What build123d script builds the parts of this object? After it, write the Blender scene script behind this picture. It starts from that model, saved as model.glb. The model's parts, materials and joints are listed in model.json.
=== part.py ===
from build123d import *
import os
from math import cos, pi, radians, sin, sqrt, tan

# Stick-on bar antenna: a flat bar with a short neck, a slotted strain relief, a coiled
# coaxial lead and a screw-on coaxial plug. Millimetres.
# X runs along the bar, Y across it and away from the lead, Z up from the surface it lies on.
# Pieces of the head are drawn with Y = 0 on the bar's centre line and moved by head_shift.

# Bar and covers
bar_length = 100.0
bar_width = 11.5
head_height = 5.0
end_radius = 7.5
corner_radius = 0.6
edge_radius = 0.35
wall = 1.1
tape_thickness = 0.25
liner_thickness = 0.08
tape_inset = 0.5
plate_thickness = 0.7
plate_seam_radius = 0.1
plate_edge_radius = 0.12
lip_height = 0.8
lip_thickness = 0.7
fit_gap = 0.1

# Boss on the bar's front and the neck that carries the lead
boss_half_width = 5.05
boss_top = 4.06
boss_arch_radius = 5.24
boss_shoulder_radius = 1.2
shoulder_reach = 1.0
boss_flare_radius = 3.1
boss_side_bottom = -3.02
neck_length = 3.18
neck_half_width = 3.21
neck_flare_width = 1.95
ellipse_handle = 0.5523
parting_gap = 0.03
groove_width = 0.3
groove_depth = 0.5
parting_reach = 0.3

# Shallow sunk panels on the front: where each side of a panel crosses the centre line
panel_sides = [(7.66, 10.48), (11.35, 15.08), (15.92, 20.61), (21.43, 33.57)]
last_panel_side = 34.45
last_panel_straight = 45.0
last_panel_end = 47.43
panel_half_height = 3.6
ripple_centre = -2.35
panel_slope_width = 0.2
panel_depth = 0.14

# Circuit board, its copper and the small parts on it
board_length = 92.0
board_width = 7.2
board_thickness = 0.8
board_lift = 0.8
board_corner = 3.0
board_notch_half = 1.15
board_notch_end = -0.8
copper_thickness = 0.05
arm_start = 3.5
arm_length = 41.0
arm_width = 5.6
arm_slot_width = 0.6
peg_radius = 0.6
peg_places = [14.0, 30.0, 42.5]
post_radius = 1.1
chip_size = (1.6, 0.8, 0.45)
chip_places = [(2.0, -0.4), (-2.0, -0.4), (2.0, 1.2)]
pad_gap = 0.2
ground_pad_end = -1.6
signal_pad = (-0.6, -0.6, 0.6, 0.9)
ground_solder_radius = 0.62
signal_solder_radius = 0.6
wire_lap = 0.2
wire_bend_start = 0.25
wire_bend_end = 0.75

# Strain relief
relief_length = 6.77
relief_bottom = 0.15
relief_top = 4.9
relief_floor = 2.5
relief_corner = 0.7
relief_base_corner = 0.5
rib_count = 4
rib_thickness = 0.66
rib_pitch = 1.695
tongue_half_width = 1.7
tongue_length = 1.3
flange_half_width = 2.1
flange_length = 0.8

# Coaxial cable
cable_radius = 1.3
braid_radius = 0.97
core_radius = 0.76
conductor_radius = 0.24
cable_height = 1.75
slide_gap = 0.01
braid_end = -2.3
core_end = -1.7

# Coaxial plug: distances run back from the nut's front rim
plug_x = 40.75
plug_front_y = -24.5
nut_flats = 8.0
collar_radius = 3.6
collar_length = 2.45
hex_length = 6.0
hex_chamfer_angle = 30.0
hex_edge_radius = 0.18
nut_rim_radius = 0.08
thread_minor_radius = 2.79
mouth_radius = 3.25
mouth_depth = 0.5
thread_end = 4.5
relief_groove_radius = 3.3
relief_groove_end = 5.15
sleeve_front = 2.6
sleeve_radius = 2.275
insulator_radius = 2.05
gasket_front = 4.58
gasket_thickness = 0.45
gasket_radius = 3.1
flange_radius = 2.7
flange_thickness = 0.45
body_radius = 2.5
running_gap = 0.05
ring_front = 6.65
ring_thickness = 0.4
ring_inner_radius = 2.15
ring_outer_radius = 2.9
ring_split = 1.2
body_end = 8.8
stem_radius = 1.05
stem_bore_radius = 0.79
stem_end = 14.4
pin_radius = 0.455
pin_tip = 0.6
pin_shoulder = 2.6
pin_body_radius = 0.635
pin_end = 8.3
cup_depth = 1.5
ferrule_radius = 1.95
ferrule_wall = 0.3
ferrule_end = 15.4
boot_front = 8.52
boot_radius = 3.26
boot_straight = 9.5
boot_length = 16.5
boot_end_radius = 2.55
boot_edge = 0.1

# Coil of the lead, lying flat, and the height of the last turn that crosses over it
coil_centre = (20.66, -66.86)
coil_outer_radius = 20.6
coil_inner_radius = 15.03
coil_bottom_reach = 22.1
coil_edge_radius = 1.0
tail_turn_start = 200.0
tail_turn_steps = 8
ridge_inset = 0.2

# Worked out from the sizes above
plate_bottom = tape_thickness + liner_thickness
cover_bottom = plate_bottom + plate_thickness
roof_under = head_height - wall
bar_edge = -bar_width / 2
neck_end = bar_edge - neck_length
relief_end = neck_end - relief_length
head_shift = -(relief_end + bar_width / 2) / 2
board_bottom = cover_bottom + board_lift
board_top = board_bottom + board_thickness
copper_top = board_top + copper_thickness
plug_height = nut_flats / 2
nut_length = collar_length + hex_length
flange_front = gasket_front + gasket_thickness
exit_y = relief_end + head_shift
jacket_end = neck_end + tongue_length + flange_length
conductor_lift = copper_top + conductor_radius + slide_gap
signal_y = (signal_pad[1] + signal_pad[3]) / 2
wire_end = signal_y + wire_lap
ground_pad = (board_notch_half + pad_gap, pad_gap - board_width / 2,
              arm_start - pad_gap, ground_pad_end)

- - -

§ **The request**
Write out exactly the lines from the start of the material through the line with "from math import". No other output is expected.

§ **Response to this exercise**
What build123d script builds the parts of this object? After it, write the Blender scene script behind this picture. It starts from that model, saved as model.glb. The model's parts, materials and joints are listed in model.json.
=== part.py ===
from build123d import *
import os
from math import cos, pi, radians, sin, sqrt, tan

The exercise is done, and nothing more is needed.